Last Update 21 Feb 26
Fair value Increased 18%TGS: Offshore Survey Pipeline Will Still Trail Weak Earnings Prospects
Analysts have raised their price target on TGS from NOK 80.73 to NOK 95.57, citing updated views on revenue contraction, profit margins, and future P/E levels.
What's in the News
- TGS launched the Ultra Profundo multi client 2D seismic survey offshore Angola, covering about 12,600 line kilometers. Data acquisition is expected to take around 100 days, and full data processing is scheduled for completion in the second quarter of 2027 (Key Developments).
- The company started Engagement 9, the latest phase of its Ocean Bottom Node multi client campaign in the Gulf of America, covering 161 OCS blocks in the Walker Ridge area. Acquisition is projected to conclude in July 2026, with final data products anticipated in the second half of 2027 (Key Developments).
- TGS announced APEX 1, a next generation multi client long offset Ocean Bottom Node campaign in the Gulf of America. Node deployment is scheduled to start in December 2025, with acquisition expected to finish in the late second quarter of 2026, followed by final data delivery in the fourth quarter of 2027 (Key Developments).
- The company reported several ocean bottom node and 4D streamer acquisition contract awards in Europe, the North Sea offshore Norway, and the Campos basin offshore Brazil. Survey durations range from about 30 to 75 days, and vessel mobilizations are scheduled across 2026 (Key Developments).
- TGS entered into a multi year enterprise agreement with a supermajor for licensing its Imaging AnyWare software suite across global exploration and production operations. The agreement includes collaborative R&D and integration of customer technology (Key Developments).
Valuation Changes
- Fair Value: NOK 80.73 has been revised to NOK 95.57, reflecting a higher assessed value per share.
- Discount Rate: The discount rate has moved slightly from 7.23% to 7.18%.
- Revenue Growth: The revenue growth assumption has shifted from a 4.34% contraction to a 1.64% contraction.
- Profit Margin: The projected net profit margin has been adjusted from 9.65% to 10.36%.
- Future P/E: The future P/E multiple has changed from 13.75x to 16.17x.
Key Takeaways
- Expansion into high-potential regions, digital transformation, and recurring revenue streams are positioning TGS for resilient growth and greater earnings stability.

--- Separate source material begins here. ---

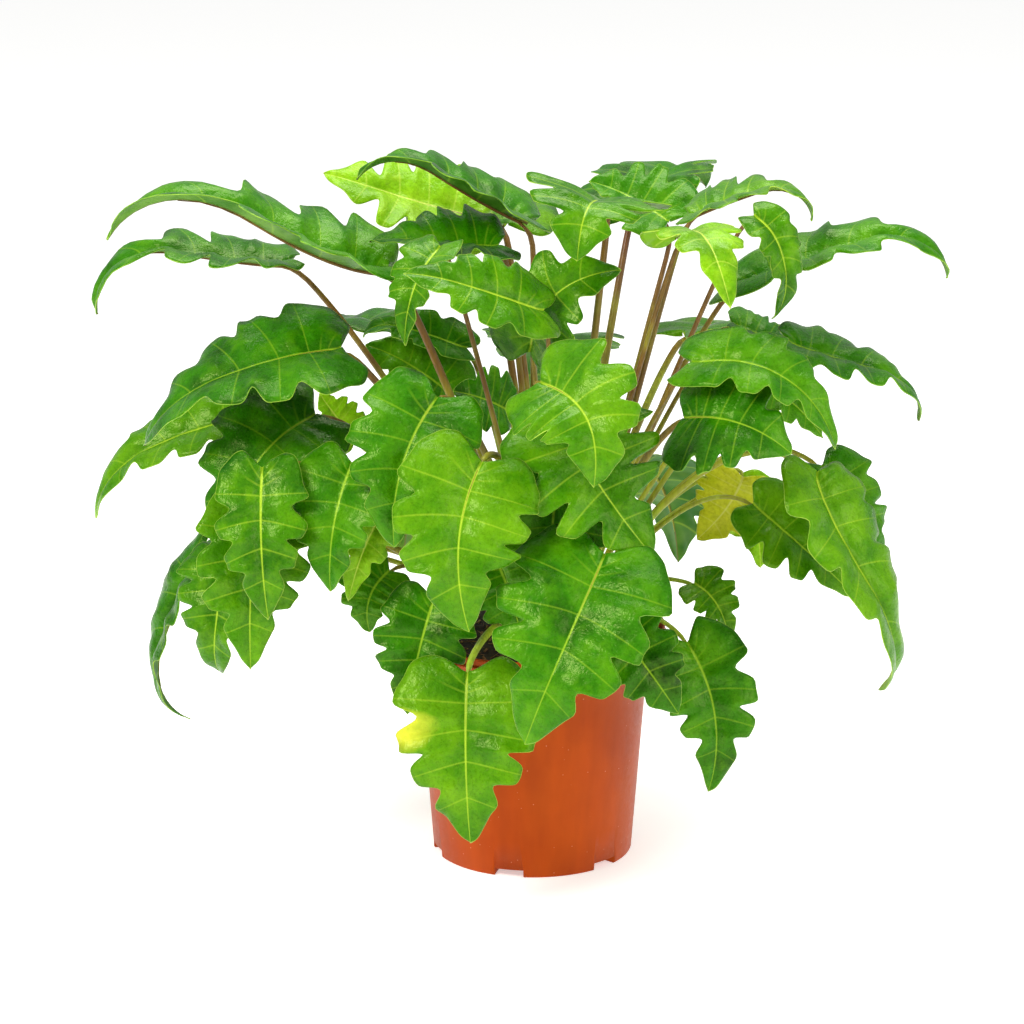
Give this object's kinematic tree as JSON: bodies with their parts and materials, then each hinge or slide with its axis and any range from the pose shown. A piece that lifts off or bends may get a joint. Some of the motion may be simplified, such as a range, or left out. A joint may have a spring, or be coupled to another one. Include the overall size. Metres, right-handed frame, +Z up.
{
  "type": "philodendron xanadu in a nursery pot",
  "caption": "Bushy split-leaf philodendron with arching stalks and lobed glossy leaves, growing in a round tapered plastic nursery pot.",
  "frame": {"origin": "centre of the flat underside of the pot", "axes": "+Z up out of the soil, -Y towards the viewer of the picture, +X to the viewer's right"},
  "size_m": [0.5969, 0.4321, 0.5046],
  "materials": {
    "leaf_deep": "satin",
    "leaf_fresh": "satin",
    "leaf_lime": "satin",
    "leaf_yellow": "satin",
    "terracotta_plastic": "satin",
    "potting_soil": "matte",
    "petiole_green": "satin"
  },
  "bodies": {
    "root": {"pot": "terracotta_plastic", "soil": "potting_soil", "stems": "petiole_green", "leaf_upper_left_long": "leaf_deep", "leaf_left_high": "leaf_deep", "leaf_left_broad": "leaf_deep", "leaf_left_low": "leaf_fresh", "leaf_left_shade": "leaf_deep", "leaf_left_front": "leaf_fresh", "leaf_left_inner": "leaf_deep", "leaf_left_hang_light": "leaf_fresh", "leaf_left_hang_curl": "leaf_fresh", "leaf_left_hang_edge": "leaf_deep", "leaf_lime_ribbon": "leaf_lime", "leaf_centre_left": "leaf_deep", "leaf_centre_big": "leaf_fresh", "leaf_centre_curl": "leaf_fresh", "leaf_centre_right": "leaf_fresh", "leaf_centre_dark": "leaf_deep", "leaf_pot_front": "leaf_deep", "leaf_pot_left_front": "leaf_fresh", "leaf_pot_left_back": "leaf_deep", "leaf_pot_right_front": "leaf_deep", "leaf_right_low": "leaf_deep", "leaf_right_low_small": "leaf_fresh", "leaf_left_low_dark": "leaf_deep", "leaf_centre_under": "leaf_deep", "leaf_top_arch": "leaf_deep", "leaf_top_lime": "leaf_lime", "leaf_top_belly": "leaf_deep", "leaf_top_left_drop": "leaf_fresh", "leaf_mid_left_point": "leaf_fresh", "leaf_small_curl": "leaf_deep", "leaf_mid_left_back": "leaf_deep", "leaf_centre_arch": "leaf_fresh", "leaf_top_mid": "leaf_fresh", "leaf_top_mid_back": "leaf_deep", "leaf_top_right_fan": "leaf_fresh", "leaf_right_fold": "leaf_lime", "leaf_right_ribbon": "leaf_fresh", "leaf_right_long": "leaf_deep", "leaf_right_back_short": "leaf_deep", "leaf_right_mid_out": "leaf_deep", "leaf_right_mid_arch": "leaf_deep", "leaf_right_shade": "leaf_deep", "leaf_right_inner": "leaf_deep", "leaf_right_fall_big": "leaf_fresh", "leaf_right_fall_back": "leaf_deep", "leaf_right_pale": "leaf_fresh", "leaf_right_yellow": "leaf_yellow", "leaf_right_yellow_hang": "leaf_lime", "leaf_left_lime_back": "leaf_lime", "leaf_stem_shade": "leaf_deep", "leaf_back_top_right": "leaf_deep", "leaf_back_top_left": "leaf_fresh", "leaf_back_left": "leaf_deep", "leaf_back_right": "leaf_fresh", "leaf_back_middle": "leaf_deep", "leaf_back_low_left": "leaf_fresh", "leaf_back_low_right": "leaf_deep"}
  },
  "joints": []
}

- Cost optimization efforts and focus on high-margin businesses are expected to lift profitability and support margin expansion as market conditions improve.
- Heavy dependence on volatile oil sector conditions and large clients, coupled with asset-heavy strategies, heightens earnings instability and exposes TGS to operational and competitive risks.
Catalysts
About TGS- Provides geoscience data services to the oil and gas industry in Norway and internationally.

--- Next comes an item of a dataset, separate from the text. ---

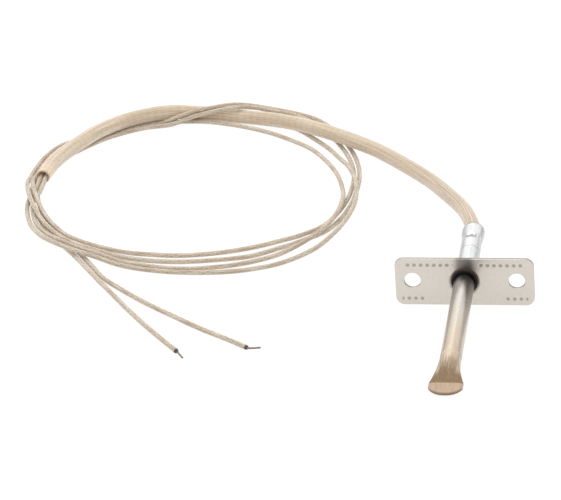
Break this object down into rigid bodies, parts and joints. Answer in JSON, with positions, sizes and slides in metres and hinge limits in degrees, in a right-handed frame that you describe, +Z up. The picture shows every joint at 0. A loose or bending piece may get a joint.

- Recent volatility in oil prices and short-term macro uncertainty led to weak Q2 sales, but underlying global energy demand continues to rise and reserve replacement remains low; this is likely to drive a rebound in exploration activity and greater medium-term demand for TGS's seismic data, supporting future revenue growth.

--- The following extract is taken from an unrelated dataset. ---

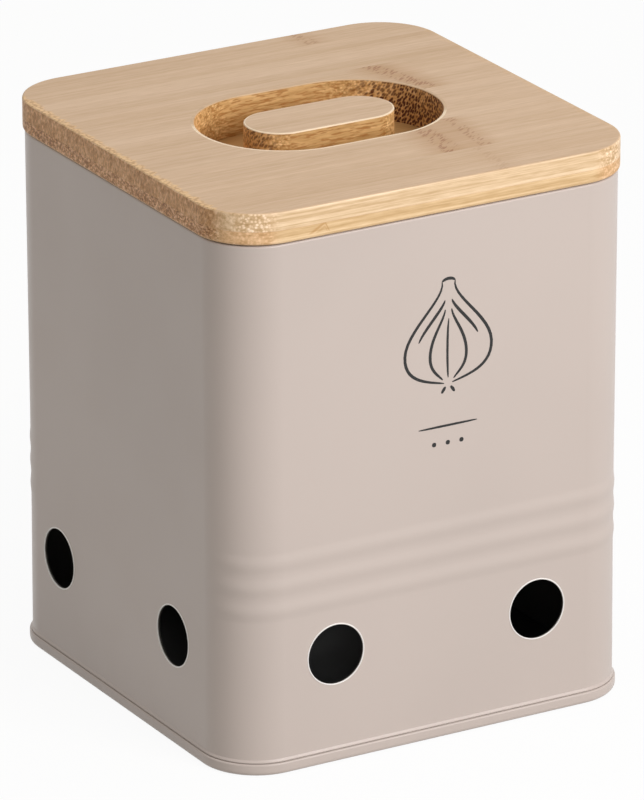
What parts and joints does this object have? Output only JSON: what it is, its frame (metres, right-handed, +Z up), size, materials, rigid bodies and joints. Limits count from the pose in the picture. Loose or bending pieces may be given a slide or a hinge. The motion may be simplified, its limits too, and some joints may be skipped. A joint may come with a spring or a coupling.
{
  "type": "garlic keeper",
  "caption": "Square vented metal keeper for garlic bulbs with shallow ribs, a seamed base and a lift-off wooden lid with a flush recessed grip.",
  "frame": {"origin": "centre of the base rim's underside, on the surface that the keeper stands on", "axes": "+Z up; the plain front is towards -Y; the lid's grip runs along X"},
  "size_m": [0.12, 0.12, 0.15],
  "materials": {
    "enamelled_sheet": "satin warm grey-beige lacquer, dark lacquer inside",
    "enamelled_base": "satin warm grey-beige lacquer, dark lacquer inside",
    "bamboo_top": "oiled bamboo, fine straight grain along X",
    "bamboo_lower": "oiled bamboo, fine straight grain along X",
    "silicone": "matte translucent white silicone"
  },
  "bodies": {
    "tin": {"tin_body": "enamelled_sheet", "base_pan": "enamelled_base"},
    "lid": {"lid_top_ply": "bamboo_top", "lid_lower_ply": "bamboo_lower", "lid_knob": "bamboo_top", "lid_plug": "bamboo_lower", "lid_seal": "silicone"}
  },
  "joints": [
    {"name": "lid_lift", "type": "slide", "parent": "tin", "child": "lid", "axis": [0, 0, 1], "range_m": [0, 0.05]}
  ]
}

- TGS is capitalizing on increased digitalization in energy by growing its high-margin Imaging & Technology division, which reported strong revenue and EBITDA margin expansion this quarter-indicating structural earnings upside from advanced data analytics and AI-driven offerings.
- The company is expanding its dataset coverage in high-potential regions such as Brazil's Equatorial Margin, Argentina's Malvinas, and the Gulf of Mexico, positioning itself to benefit from frontier exploration trends as supermajors invest in securing future energy supplies, which should support top-line growth and library value realization.
- Active cost optimization-including vessel sales, capacity reductions, and integration synergies-has improved EBITDA margins despite revenue softness and is expected to further lift net margins and earnings as market conditions normalize.
- Diversification into new energy markets (CCUS, offshore wind) and the shift toward more subscription-based, recurring revenue streams in data and digital services are making TGS's business model more resilient, likely increasing earnings predictability and mitigating valuation risk.
TGS Future Earnings and Revenue Growth
Assumptions
How have these above catalysts been quantified?- Analysts are assuming TGS's revenue will decrease by 5.7% annually over the next 3 years.
- Analysts assume that profit margins will increase from 1.4% today to 15.2% in 3 years time.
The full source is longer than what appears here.